THE PROBLEM -
Extract all lines that hold "each" from the records below.

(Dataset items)
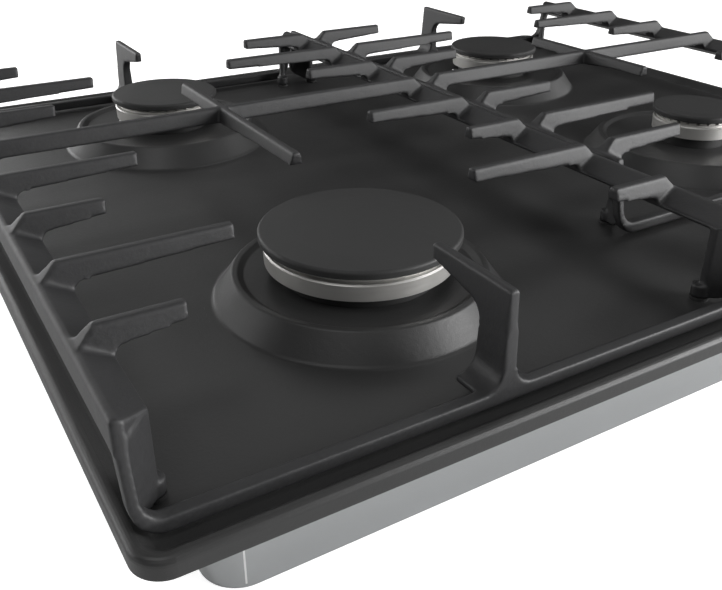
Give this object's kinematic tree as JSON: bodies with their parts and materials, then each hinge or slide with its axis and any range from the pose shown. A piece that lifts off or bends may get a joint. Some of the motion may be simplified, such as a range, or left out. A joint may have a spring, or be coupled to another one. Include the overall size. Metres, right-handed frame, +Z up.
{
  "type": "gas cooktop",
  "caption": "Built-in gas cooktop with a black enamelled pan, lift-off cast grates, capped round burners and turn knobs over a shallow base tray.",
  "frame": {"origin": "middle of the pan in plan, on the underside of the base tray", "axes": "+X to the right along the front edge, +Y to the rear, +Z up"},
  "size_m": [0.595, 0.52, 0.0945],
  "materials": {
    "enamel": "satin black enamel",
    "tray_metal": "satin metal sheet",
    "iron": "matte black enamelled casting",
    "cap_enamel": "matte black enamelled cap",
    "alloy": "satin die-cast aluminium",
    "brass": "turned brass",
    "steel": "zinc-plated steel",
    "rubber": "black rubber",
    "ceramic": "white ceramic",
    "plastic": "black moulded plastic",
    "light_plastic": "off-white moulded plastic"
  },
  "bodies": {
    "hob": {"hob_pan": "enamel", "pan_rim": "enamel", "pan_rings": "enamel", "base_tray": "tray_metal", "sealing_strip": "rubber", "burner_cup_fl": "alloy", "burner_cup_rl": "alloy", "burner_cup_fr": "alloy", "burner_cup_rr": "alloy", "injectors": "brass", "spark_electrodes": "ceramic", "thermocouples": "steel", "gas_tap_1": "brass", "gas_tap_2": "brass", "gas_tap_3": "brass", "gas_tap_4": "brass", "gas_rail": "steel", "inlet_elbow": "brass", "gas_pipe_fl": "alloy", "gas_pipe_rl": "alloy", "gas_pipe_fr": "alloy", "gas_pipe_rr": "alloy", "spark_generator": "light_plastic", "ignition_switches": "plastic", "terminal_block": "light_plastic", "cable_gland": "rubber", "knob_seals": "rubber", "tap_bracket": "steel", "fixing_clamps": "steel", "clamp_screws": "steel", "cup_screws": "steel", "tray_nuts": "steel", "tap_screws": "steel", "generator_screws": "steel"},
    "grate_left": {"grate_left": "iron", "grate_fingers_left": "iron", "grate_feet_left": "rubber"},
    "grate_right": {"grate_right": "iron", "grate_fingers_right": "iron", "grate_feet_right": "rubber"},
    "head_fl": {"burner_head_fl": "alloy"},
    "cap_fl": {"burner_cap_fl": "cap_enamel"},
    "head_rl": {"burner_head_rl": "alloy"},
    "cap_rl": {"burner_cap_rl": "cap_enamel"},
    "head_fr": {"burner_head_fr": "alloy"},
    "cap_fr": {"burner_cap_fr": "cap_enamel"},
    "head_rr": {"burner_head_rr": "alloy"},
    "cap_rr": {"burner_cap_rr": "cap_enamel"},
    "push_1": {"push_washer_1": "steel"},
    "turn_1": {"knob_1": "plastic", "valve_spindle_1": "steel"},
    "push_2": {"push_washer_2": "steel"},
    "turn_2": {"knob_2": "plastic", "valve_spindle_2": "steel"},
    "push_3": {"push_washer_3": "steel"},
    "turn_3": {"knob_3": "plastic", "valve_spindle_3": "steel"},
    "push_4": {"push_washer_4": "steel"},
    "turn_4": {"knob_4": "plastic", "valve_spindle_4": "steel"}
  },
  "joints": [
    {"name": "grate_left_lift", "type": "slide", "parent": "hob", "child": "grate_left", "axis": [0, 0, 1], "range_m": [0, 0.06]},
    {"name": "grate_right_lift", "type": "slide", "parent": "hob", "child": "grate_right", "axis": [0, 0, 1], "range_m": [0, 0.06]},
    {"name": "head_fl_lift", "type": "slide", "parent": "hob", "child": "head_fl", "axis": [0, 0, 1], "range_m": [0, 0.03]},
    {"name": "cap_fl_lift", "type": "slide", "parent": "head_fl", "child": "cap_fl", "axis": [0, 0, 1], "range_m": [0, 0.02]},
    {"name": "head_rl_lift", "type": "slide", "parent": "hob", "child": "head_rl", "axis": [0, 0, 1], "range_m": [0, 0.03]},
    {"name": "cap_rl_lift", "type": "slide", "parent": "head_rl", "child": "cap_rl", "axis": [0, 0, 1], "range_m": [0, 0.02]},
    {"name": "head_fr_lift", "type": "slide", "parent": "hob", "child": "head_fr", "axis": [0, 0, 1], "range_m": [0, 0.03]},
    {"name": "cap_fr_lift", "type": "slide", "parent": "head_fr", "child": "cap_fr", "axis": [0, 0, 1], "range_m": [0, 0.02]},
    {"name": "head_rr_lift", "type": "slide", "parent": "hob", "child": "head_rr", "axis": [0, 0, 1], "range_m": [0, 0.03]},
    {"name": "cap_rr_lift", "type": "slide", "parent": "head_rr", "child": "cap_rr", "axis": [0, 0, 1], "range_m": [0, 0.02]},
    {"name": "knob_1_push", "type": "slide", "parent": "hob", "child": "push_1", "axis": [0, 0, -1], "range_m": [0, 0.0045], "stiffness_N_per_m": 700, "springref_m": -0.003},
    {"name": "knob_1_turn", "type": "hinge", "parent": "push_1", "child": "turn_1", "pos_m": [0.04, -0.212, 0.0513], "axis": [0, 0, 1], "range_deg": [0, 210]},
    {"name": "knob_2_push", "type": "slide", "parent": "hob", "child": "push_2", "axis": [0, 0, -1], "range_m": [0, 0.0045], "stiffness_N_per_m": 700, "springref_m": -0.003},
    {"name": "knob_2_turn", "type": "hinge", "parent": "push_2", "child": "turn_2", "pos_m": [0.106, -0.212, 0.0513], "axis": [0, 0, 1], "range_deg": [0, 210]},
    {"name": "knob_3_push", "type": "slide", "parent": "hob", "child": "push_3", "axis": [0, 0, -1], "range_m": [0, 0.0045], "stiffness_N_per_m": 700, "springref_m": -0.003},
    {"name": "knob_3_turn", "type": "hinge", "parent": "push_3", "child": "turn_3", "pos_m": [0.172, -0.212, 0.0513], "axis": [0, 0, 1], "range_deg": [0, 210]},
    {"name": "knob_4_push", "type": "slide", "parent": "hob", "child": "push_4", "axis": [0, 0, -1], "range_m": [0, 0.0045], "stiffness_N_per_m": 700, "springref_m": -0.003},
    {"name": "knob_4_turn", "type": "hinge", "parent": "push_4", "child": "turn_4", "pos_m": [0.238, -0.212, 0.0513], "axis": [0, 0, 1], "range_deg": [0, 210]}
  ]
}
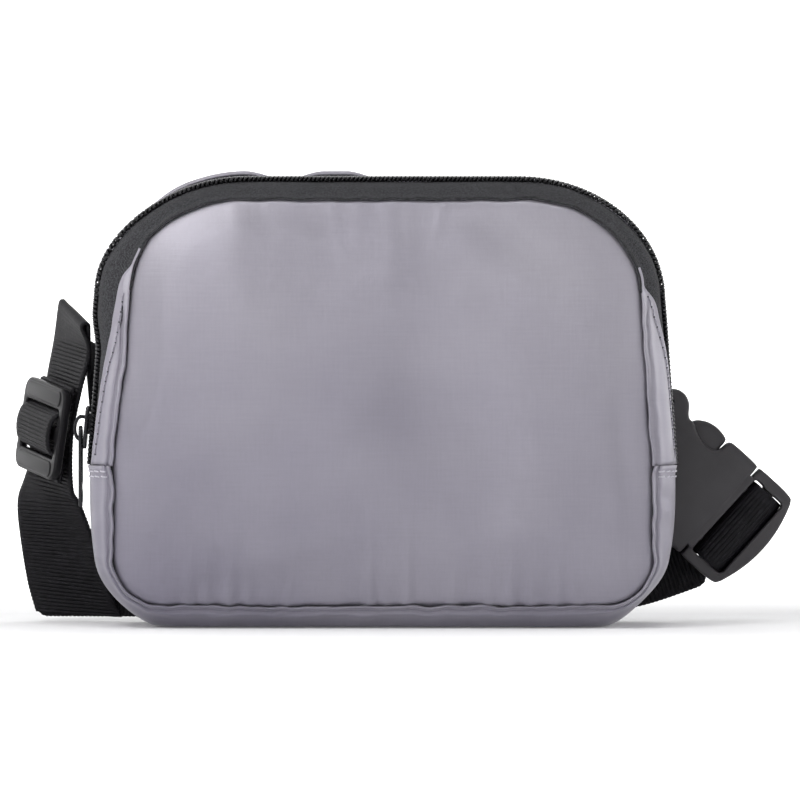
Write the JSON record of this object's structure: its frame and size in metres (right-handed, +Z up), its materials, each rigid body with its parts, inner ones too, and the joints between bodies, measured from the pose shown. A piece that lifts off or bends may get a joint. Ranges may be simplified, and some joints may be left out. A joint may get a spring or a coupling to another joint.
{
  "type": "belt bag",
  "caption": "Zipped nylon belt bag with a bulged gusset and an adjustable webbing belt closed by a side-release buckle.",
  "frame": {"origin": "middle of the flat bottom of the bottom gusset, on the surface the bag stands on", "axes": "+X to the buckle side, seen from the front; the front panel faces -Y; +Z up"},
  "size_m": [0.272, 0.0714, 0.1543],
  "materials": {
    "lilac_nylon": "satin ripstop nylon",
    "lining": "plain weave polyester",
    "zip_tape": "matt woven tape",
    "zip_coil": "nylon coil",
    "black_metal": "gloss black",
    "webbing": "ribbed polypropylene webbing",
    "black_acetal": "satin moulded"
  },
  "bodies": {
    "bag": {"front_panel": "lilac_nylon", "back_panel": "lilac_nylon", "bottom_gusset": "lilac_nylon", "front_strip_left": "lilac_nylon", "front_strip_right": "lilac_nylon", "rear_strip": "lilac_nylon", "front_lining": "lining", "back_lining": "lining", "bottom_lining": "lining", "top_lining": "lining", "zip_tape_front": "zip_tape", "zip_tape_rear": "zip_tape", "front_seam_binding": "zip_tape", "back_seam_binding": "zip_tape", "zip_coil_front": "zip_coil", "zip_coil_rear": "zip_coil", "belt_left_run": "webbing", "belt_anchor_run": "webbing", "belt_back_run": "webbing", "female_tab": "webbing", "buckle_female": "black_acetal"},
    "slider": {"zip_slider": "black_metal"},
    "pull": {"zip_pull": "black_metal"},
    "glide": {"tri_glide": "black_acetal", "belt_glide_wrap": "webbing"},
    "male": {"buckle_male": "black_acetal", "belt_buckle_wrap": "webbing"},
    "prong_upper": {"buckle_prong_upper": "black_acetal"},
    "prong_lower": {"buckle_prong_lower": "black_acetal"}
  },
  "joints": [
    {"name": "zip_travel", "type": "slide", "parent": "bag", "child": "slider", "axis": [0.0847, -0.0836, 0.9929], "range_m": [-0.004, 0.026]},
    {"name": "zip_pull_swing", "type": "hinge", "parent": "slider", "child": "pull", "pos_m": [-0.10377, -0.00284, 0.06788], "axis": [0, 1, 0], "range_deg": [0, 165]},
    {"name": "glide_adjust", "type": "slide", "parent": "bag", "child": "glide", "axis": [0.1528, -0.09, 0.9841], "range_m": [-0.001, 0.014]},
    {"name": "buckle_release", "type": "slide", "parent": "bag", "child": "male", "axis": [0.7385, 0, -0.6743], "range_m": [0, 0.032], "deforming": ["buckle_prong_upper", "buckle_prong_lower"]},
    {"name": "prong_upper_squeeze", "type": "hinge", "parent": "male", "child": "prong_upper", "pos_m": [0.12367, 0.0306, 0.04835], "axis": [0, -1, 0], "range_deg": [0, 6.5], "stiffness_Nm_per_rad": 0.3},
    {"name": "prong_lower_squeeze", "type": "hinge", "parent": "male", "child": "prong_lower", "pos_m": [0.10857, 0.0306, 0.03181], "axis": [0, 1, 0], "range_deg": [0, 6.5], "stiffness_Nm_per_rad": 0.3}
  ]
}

FINAL ANSWER -
Give this object's kinematic tree as JSON: bodies with their parts and materials, then each hinge or slide with its axis and any range from the pose shown. A piece that lifts off or bends may get a joint. Some of the motion may be simplified, such as a range, or left out. A joint may have a spring, or be coupled to another one. Include the overall size. Metres, right-handed frame, +Z up.
Write the JSON record of this object's structure: its frame and size in metres (right-handed, +Z up), its materials, each rigid body with its parts, inner ones too, and the joints between bodies, measured from the pose shown. A piece that lifts off or bends may get a joint. Ranges may be simplified, and some joints may be left out. A joint may get a spring or a coupling to another joint.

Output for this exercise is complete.